Writing can be habit forming. Over the years, I’ve kept journals in the Notes app on my iPhone, in Evernote, and in numerous little scrap notebooks purchased from the drugstore. I’ve also filled several composition books with short stories, poems, stream-of-consciousness ramblings, outlines, thoughts, ideas and confessions. I’ve written numerous blogs, and I successfully completed NaNoWriMo the last two years.
These days, I love writing into my MacBook Air — surely the nicest computer I’ve ever used for writing — but I still get incredible satisfaction from writing by hand in a notebook. I rarely re-read work saved on an old computer I no longer use — even if the computer still works — but I always enjoy flipping through an old composition book — rediscovering long-forgotten thoughts. Perhaps it’s different seeing the words written in your own hand — allowing you to step back into the world and your life as they were when you wrote those words. I haven’t fully appreciated the value of hand-written notebooks until now — a page and half of spontaneous scribbling done to pass the time in a coffee shop can end up as the opening paragraphs of a NaNoWriMo chapter many years later.
In the last post, Mark mentioned I’d found an old notebook from elementary school. My guess is it’s from 1968/69. Some of the little pieces are my own compositions — and some are obviously short passages we were made to copy down as writing practice.
This is one I surely copied:
Where are the snowdrops?
said the sun.
Dead said the frost
Buried and lost, every one.
A foolish answer said the sun
They did not die
Asleep they lie, every one
And I will wake them
I the sun
But I’m pretty sure this is my own, as I ended up writing about our chickens:
In winter the snow falls. Everything is white. The ponds are full of ice. The roofs are white. The streets are slippery. I am a hen called Jenny. My best friend is Ena. We love to make footprints in the snow and kick it about with our feet. We don’t stay out very long, so we go in our house, and lay an egg. Our feathers get very dirty. We are locked in at four o’clock and we have our food in the hen house, then we tuck our heads under our wings and go to sleep. The fox will never catch us.
The bubble of light in a dark room. I love it!
It’s now still a little dark when I get up at 5:30am in Seattle — dark enough for me to eat breakfast by the light of my desk lamp.
I used to love working at this hour. A couple of years ago, I had a part-time job that started at eleven. Rather than sleeping in, I got up early so as to put in some time on projects of my own. If I needed a WiFi connection I went to my neighborhood Starbucks as soon as it opened at 6am. I made quite a habit of it in January and February. There was something wonderfully comforting about the early morning walk in the dark and rain — with only the most committed of dog walkers and joggers out and about. And even though Starbucks was doing a fair amount of business at this hour, most customers were just doing a quick pick-up-and-go — and the seating was wide open.

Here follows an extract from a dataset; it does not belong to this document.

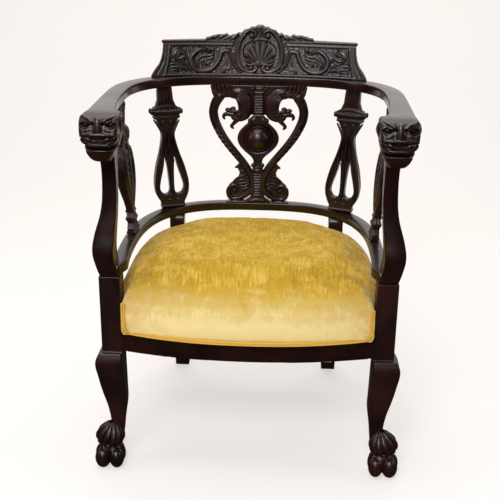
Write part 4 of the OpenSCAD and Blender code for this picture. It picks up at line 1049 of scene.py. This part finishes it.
def crushedVelvet(name, look):
    # woven cut-pile velvet: matt, with a soft sheen at grazing angles; the nap leans in patches, so it goes pale or
    # deep as it is stroked and sat on
    material, tree, shader = newMaterial(name)
    place = addNode(tree, "TexCoord")
    drawn = addNode(tree, "Mapping", links={"Vector": place.outputs["Object"]}, Scale=(1.0, 0.1, 0.1))
    nap = addNode(tree, "TexNoise", links={"Vector": drawn.outputs[0]}, Scale=scaleFor(look["napMm"]), Detail=6.0,
                  Roughness=0.68, Distortion=0.15)
    crush = addNode(tree, "TexNoise", links={"Vector": place.outputs["Object"]}, Scale=scaleFor(look["crushMm"]),
                    Detail=10.0, Roughness=0.72, Distortion=0.5)
    pile = addNode(tree, "TexNoise", links={"Vector": place.outputs["Object"]}, Scale=scaleFor(look["pileMm"]),
                   Detail=1.0)
    streak = addNode(tree, "MapRange", links={"Value": nap.outputs["Fac"]}, From_Min=0.36, From_Max=0.66)
    patch = addNode(tree, "MapRange", links={"Value": crush.outputs["Fac"]}, From_Min=0.46, From_Max=0.56)
    both = addNode(tree, "Math", {"operation": "MULTIPLY_ADD"}, {0: streak.outputs[0]})
    both.inputs[1].default_value = 0.54
    # the middle is sat flat and even, the crushing grows towards the sides
    spot = addNode(tree, "SeparateXYZ", links={"Vector": place.outputs["Object"]})
    across = addNode(tree, "Math", {"operation": "ABSOLUTE"}, {0: spot.outputs["X"]})
    crushing = addNode(tree, "MapRange", links={"Value": across.outputs[0]}, From_Min=0.06, From_Max=0.22,
                       To_Min=0.2, To_Max=0.5)
    calm = addNode(tree, "Math", {"operation": "SUBTRACT"}, {0: patch.outputs[0]})
    calm.inputs[1].default_value = 0.5
    swing = addNode(tree, "Math", {"operation": "MULTIPLY_ADD"}, {0: calm.outputs[0], 1: crushing.outputs[0]})
    swing.inputs[2].default_value = 0.23
    tree.links.new(swing.outputs[0], both.inputs[2])
    tone = addNode(tree, "ValToRGB", links={"Fac": both.outputs[0]})
    for k, hexCode in enumerate((look["deep"], look["pale"])):
        tone.color_ramp.elements[k].color = linearColour(hexCode)
    middle = tone.color_ramp.elements.new(0.5)
    middle.color = linearColour(look["gold"])
    # painted highlight: paler low down on the front border, its upper edge made ragged by the nap and the crush
    # patches
    wander = addNode(tree, "Math", {"operation": "MULTIPLY_ADD"}, {0: crush.outputs["Fac"], 2: spot.outputs["Z"]})
    wander.inputs[1].default_value = 0.1
    ragged = addNode(tree, "Math", {"operation": "MULTIPLY_ADD"}, {0: streak.outputs[0], 2: wander.outputs[0]})
    ragged.inputs[1].default_value = 0.02
    front = addNode(tree, "MapRange", links={"Value": ragged.outputs[0]}, From_Min=look["highlightTop"],
                    From_Max=look["highlightLow"], To_Max=0.88)
    ahead = addNode(tree, "MapRange", links={"Value": spot.outputs["Y"]}, From_Min=look["highlightBack"],
                    From_Max=look["highlightFront"])
    lit = addNode(tree, "Math", {"operation": "MULTIPLY"}, {0: front.outputs[0], 1: ahead.outputs[0]})
    pale = addNode(tree, "MixRGB", {"blend_type": "MIX"}, {"Fac": lit.outputs[0], "Color1": tone.outputs[0]},
                   Color2=linearColour(look["paintedHighlight"]))
    # painted shade: browner towards the sides, its edge broken up by the crush patches
    edge = addNode(tree, "Math", {"operation": "MULTIPLY_ADD"}, {0: patch.outputs[0], 2: across.outputs[0]})
    edge.inputs[1].default_value = 0.06
    paintedSideShade = addNode(tree, "MapRange", links={"Value": edge.outputs[0]}, From_Min=0.17, From_Max=0.3,
                     To_Max=look["sideShadeStrength"])
    worn = addNode(tree, "MixRGB", {"blend_type": "MULTIPLY"},
                   {"Fac": paintedSideShade.outputs[0], "Color1": pale.outputs[0]}, Color2=linearColour(look["paintedSideShade"]))
    tree.links.new(worn.outputs[0], shader.inputs["Base Color"])
    rough = addNode(tree, "MapRange", links={"Value": patch.outputs[0]}, To_Min=0.85, To_Max=0.6)
    tree.links.new(rough.outputs[0], shader.inputs["Roughness"])
    height = addNode(tree, "Math", {"operation": "MULTIPLY_ADD"}, {0: pile.outputs["Fac"], 2: both.outputs[0]})
    height.inputs[1].default_value = 0.35
    bump = addNode(tree, "Bump", links={"Height": height.outputs[0]}, Strength=0.4, Distance=0.0008)
    tree.links.new(bump.outputs[0], shader.inputs["Normal"])
    shader.inputs["Sheen Weight"].default_value = look["sheen"]
    shader.inputs["Sheen Roughness"].default_value = 0.35
    shader.inputs["Sheen Tint"].default_value = linearColour(look["sheenTint"])
    shader.inputs["Specular IOR Level"].default_value = 0.15
    return material


# the nap's streaks are drawn coarser than real pile, about 0.3 mm, so that they show
# the pale front colour and its four limits paint a highlight low on the front of the seat; the brown side colour
# and its strength paint shade towards the sides
velvetLook = {"napMm": 3.57, "crushMm": 38.5, "pileMm": 0.625,
              "highlightTop": 0.455, "highlightLow": 0.4, "highlightBack": -0.14, "highlightFront": -0.2, "paintedHighlight": "#f0d998",
              "paintedSideShade": "#b98f55", "sideShadeStrength": 0.33, "deep": "#96701c", "gold": "#b8942c", "pale": "#d6b658",
              "sheen": 0.35, "sheenTint": "#f7e3a6"}
velvet = crushedVelvet("goldVelvet", velvetLook)
# the piping takes a deeper painted highlight and a weaker painted shade at the sides
piping = crushedVelvet("goldVelvetPiping", dict(velvetLook, paintedHighlight="#dcae4a", sideShadeStrength=0.2))
for piece in [seat] + cords:
    piece.data.materials.clear()
    piece.data.materials.append(velvet if piece is seat else piping)
print("velvet and piping ready")


# floor, backdrop, lights and camera
def softBox(name, place, target, size, power):
    light = bpy.data.lights.new(name, "AREA")
    light.shape = "RECTANGLE"
    light.size, light.size_y = size
    light.energy = power
    lamp = bpy.data.objects.new(name, light)
    lamp.location = place
    lamp.rotation_euler = (Vector(target) - Vector(place)).to_track_quat("-Z", "Y").to_euler()
    bpy.context.scene.collection.objects.link(lamp)


def makeStage():
    material, tree, shader = newMaterial("paintedStudioFloor")
    place = addNode(tree, "TexCoord")
    cloud = addNode(tree, "TexNoise", links={"Vector": place.outputs["Object"]}, Scale=0.8, Detail=2.0)
    tint = addNode(tree, "MixRGB", {"blend_type": "MIX"}, {"Fac": cloud.outputs["Fac"]},
                   Color1=linearColour("#a5a19e"), Color2=linearColour("#aaa6a2"))
    tree.links.new(tint.outputs[0], shader.inputs["Base Color"])
    shader.inputs["Roughness"].default_value = 0.9
    shader.inputs["Specular IOR Level"].default_value = 0.1
    shader.inputs["Emission Color"].default_value = linearColour("#f7f3ef")
    shader.inputs["Emission Strength"].default_value = 0.63
    curve = [(1.6 + 1.2 * math.sin(math.radians(a)), 1.2 - 1.2 * math.cos(math.radians(a)))
             for a in range(10, 91, 10)]
    for name, profile in (("studioFloor", [(-2.6, 0.0), (1.0, 0.0)]),
                          ("studioBackdrop", [(1.0, 0.0), (1.3, 0.0), (1.6, 0.0)] + curve + [(2.8, 4.5)])):
        points = [(x, y, z) for y, z in profile for x in (-2.6, 2.6)]
        faces = [[2 * i, 2 * i + 1, 2 * i + 3, 2 * i + 2] for i in range(len(profile) - 1)]
        mesh = bpy.data.meshes.new(name)
        mesh.from_pydata(points, [], faces)
        mesh.materials.append(material)
        for polygon in mesh.polygons:
            polygon.use_smooth = True
        sheet = bpy.data.objects.new(name, mesh)
        bpy.context.scene.collection.objects.link(sheet)
        sheet.visible_glossy = name == "studioBackdrop"     # the polish mirrors the wall, not the pale floor


makeStage()
print("floor and backdrop ready")

# a dim room round the chair keeps the polish dark, behind it the pale backdrop
world = bpy.data.worlds.new("studio")
bpy.context.scene.world = world
world.use_nodes = True
tree = world.node_tree
background = tree.nodes["Background"]
direct = addNode(tree, "LightPath")
shade = addNode(tree, "MixRGB", {"blend_type": "MIX"}, {"Fac": direct.outputs["Is Camera Ray"]},
                Color1=linearColour("#34302e"), Color2=linearColour("#f6f2ee"))
tree.links.new(shade.outputs[0], background.inputs["Color"])
# where each lamp stands, what it faces, its size in metres and its watts
lamps = {"windowAbove": ((-0.2, 0.1, 2.8), (0, 0, 0.3), (2.4, 1.8), 44),
         "softFront": ((-0.5, -2.6, 2.7), (0, 0, 0.4), (1.6, 0.9), 72),
         "lowFront": ((-0.3, -2.5, 1.3), (0, 0, 0.4), (1.4, 0.5), 9),
         "softLeft": ((-2.5, -0.6, 1.7), (0, 0, 0.5), (0.5, 1.6), 12),
         "softRight": ((2.5, -0.3, 1.7), (0, 0, 0.5), (0.5, 1.6), 12),
         "backdropWash": ((0, 1.5, 3.2), (0, 2.4, 0.6), (4.0, 0.6), 26)}
for name, settings in lamps.items():
    softBox(name, *settings)
bpy.context.scene.view_settings.view_transform = "Standard"

# place in drawn millimetres, angles in degrees, focal length for a 36 mm wide sensor
cameraFit = {"place": (71.3, -1540.1, 1048.2), "yaw": -2.51, "pitch": 20.29, "roll": 0.69, "focal": 63.3024}
lens = bpy.data.cameras.new("studioLens")
lens.sensor_width = 36
lens.lens = cameraFit["focal"]
camera = bpy.data.objects.new("studioCamera", lens)
yaw, pitch, roll = (math.radians(cameraFit[k]) for k in ("yaw", "pitch", "roll"))
ahead = Vector((math.sin(yaw) * math.cos(pitch), math.cos(yaw) * math.cos(pitch), -math.sin(pitch)))
right = Vector((math.cos(yaw), -math.sin(yaw), 0))
up = right.cross(ahead)
rightR, upR = right * math.cos(roll) + up * math.sin(roll), up * math.cos(roll) - right * math.sin(roll)
placeMm = Vector(cameraFit["place"]) + Vector((0, setBack, 0))
camera.matrix_world = Matrix(((rightR.x, upR.x, -ahead.x, placeMm.x / 1000),
                              (rightR.y, upR.y, -ahead.y, placeMm.y / 1000),
                              (rightR.z, upR.z, -ahead.z, placeMm.z / 1000), (0, 0, 0, 1)))
bpy.context.scene.collection.objects.link(camera)
bpy.context.scene.camera = camera

# the seat rails, the only wooden solids left in sight, take the rail finish
for name, cadNode in nodes.items():
    if name not in hiddenLooks and name != "velvet_cover":
        cadNode.data.materials.clear()
        cadNode.data.materials.append(railWood)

I always got my favorite table. Every now and then, I’d look up from my laptop and see the scene had changed — the line at the counter was longer — most of the tables were occupied — the crowd waiting for the next bus to downtown was bigger — and it was getting light outside. Then came the spring morning when it was getting light as I arrived at Starbucks — and I abandoned the routine.
A long time ago, a friend of a friend offered to do a psychic reading for me. He was supposed to be painting our bathroom — but he thought it was too nice of a fall day to be working indoors and talked me into taking a hike up Mount Wachusett (Massachusetts, USA.) He did the reading at the summit.
He saw me in several past-life (so I assume) situations — but one in particular really grabbed me — working as a scribe in a monastery — toiling away by candle light — working on a project that was a true labor of love — living a life of devotional service. I was working on my doctoral dissertation at the time — spending hours in that little bubble of light over my desk — and loving it.
I doubt I would enjoy NaNoWriMo so much if it happened in the summer instead of November.